Repeat exactly and only the lines from the line containing "# Check every" through the line containing "bpy.data.objects.remove(obj)", both included.
## BEGIN SOURCE DATA
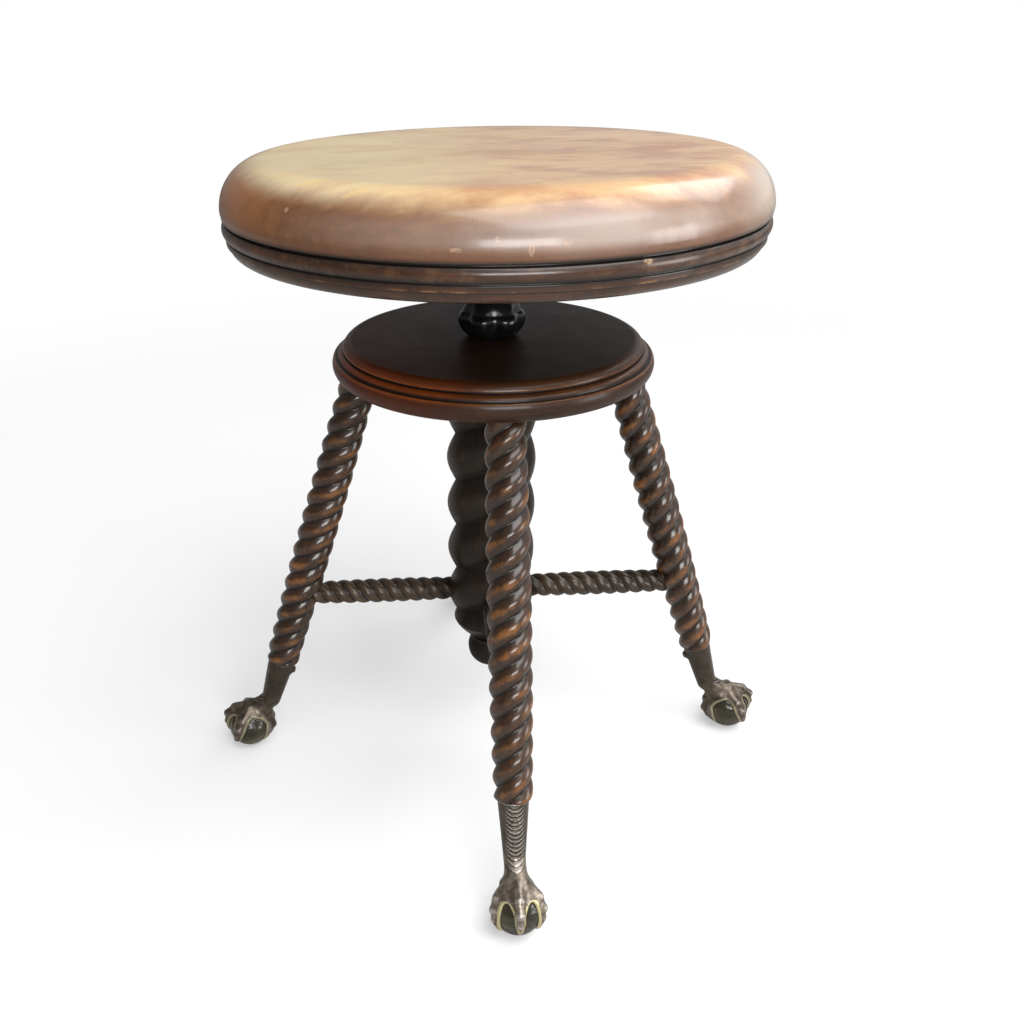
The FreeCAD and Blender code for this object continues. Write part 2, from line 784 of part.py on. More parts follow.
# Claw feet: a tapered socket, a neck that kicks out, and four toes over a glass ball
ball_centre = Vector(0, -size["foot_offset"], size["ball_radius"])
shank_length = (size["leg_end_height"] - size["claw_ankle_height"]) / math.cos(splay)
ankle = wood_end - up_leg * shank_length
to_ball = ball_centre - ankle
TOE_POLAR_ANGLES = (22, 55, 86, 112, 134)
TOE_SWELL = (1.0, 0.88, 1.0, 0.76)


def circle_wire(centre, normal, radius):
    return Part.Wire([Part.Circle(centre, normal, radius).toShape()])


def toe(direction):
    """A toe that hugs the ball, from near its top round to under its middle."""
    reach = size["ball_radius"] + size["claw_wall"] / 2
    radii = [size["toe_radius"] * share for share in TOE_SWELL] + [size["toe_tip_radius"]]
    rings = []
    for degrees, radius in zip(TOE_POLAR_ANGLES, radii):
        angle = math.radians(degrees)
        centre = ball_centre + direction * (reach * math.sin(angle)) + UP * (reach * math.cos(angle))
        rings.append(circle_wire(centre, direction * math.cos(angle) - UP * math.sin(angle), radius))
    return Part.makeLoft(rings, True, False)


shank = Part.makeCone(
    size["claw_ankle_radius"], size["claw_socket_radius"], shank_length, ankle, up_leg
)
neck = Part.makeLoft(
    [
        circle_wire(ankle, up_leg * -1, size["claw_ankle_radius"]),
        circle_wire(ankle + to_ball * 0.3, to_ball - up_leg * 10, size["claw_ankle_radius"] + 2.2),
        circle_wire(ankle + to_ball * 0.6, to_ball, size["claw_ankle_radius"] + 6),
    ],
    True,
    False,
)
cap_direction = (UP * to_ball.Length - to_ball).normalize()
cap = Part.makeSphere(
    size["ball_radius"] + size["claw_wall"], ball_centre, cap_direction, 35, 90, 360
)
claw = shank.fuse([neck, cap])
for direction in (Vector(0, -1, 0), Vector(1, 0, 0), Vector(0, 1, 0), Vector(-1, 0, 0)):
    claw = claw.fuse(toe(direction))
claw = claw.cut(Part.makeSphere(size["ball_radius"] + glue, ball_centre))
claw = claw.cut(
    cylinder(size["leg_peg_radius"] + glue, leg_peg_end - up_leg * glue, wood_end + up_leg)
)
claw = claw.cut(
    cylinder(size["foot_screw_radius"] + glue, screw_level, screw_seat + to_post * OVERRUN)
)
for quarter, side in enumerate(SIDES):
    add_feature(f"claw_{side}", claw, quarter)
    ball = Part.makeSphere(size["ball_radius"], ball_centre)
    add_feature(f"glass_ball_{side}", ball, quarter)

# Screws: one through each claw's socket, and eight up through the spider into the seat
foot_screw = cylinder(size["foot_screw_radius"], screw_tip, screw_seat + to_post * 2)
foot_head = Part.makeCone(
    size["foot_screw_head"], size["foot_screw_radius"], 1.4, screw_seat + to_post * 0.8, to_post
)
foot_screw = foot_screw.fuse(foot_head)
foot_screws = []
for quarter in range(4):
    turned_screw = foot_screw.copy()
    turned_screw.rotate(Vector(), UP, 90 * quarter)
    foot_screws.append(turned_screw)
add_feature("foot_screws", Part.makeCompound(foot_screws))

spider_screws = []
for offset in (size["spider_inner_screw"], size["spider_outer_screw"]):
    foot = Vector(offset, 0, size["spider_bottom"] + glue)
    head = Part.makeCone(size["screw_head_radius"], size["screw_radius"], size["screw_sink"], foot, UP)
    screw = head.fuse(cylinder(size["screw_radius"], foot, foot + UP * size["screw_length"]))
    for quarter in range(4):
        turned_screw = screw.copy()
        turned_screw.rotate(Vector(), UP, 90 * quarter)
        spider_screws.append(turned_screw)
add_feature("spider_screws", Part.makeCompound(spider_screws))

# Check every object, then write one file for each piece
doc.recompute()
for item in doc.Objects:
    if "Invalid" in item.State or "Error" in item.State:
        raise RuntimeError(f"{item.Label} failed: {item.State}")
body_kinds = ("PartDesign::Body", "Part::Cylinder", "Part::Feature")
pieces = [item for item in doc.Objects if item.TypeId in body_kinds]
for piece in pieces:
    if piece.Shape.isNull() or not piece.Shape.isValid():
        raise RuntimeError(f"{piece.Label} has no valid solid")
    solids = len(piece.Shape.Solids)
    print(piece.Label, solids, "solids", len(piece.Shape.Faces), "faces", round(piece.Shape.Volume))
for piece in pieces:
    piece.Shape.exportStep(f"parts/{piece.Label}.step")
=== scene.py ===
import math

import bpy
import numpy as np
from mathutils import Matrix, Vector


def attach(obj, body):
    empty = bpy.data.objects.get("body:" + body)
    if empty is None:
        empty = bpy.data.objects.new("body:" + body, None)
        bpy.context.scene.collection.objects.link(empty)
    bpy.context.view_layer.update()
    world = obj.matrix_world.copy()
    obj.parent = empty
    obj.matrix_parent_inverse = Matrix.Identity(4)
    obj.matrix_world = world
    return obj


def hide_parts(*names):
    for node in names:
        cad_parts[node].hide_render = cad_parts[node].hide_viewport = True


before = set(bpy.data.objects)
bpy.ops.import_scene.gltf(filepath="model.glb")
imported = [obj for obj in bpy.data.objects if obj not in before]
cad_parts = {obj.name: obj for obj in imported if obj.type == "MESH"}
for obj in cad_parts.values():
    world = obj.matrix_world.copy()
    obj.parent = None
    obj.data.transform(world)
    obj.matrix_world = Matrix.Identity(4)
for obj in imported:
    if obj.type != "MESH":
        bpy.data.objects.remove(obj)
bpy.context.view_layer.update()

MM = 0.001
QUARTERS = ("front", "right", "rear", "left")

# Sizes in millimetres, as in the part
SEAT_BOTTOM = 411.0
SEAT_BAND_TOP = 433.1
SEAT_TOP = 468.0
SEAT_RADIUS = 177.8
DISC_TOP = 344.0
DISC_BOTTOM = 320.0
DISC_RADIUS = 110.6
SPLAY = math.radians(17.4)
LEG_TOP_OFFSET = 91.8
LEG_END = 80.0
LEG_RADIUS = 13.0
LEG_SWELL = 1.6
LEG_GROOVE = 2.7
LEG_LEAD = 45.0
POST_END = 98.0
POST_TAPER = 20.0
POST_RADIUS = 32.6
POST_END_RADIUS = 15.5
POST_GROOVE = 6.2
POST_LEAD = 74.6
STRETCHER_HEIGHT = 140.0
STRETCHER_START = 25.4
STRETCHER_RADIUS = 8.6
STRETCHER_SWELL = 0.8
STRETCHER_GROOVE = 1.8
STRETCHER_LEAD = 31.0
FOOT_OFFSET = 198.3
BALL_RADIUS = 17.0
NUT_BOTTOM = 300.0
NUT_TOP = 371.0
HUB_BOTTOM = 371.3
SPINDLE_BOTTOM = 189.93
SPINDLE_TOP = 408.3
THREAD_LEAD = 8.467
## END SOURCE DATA
**PROBLEM SOLUTION:**
# Check every object, then write one file for each piece
doc.recompute()
for item in doc.Objects:
    if "Invalid" in item.State or "Error" in item.State:
        raise RuntimeError(f"{item.Label} failed: {item.State}")
body_kinds = ("PartDesign::Body", "Part::Cylinder", "Part::Feature")
pieces = [item for item in doc.Objects if item.TypeId in body_kinds]
for piece in pieces:
    if piece.Shape.isNull() or not piece.Shape.isValid():
        raise RuntimeError(f"{piece.Label} has no valid solid")
    solids = len(piece.Shape.Solids)
    print(piece.Label, solids, "solids", len(piece.Shape.Faces), "faces", round(piece.Shape.Volume))
for piece in pieces:
    piece.Shape.exportStep(f"parts/{piece.Label}.step")
=== scene.py ===
import math

import bpy
import numpy as np
from mathutils import Matrix, Vector


def attach(obj, body):
    empty = bpy.data.objects.get("body:" + body)
    if empty is None:
        empty = bpy.data.objects.new("body:" + body, None)
        bpy.context.scene.collection.objects.link(empty)
    bpy.context.view_layer.update()
    world = obj.matrix_world.copy()
    obj.parent = empty
    obj.matrix_parent_inverse = Matrix.Identity(4)
    obj.matrix_world = world
    return obj


def hide_parts(*names):
    for node in names:
        cad_parts[node].hide_render = cad_parts[node].hide_viewport = True


before = set(bpy.data.objects)
bpy.ops.import_scene.gltf(filepath="model.glb")
imported = [obj for obj in bpy.data.objects if obj not in before]
cad_parts = {obj.name: obj for obj in imported if obj.type == "MESH"}
for obj in cad_parts.values():
    world = obj.matrix_world.copy()
    obj.parent = None
    obj.data.transform(world)
    obj.matrix_world = Matrix.Identity(4)
for obj in imported:
    if obj.type != "MESH":
        bpy.data.objects.remove(obj)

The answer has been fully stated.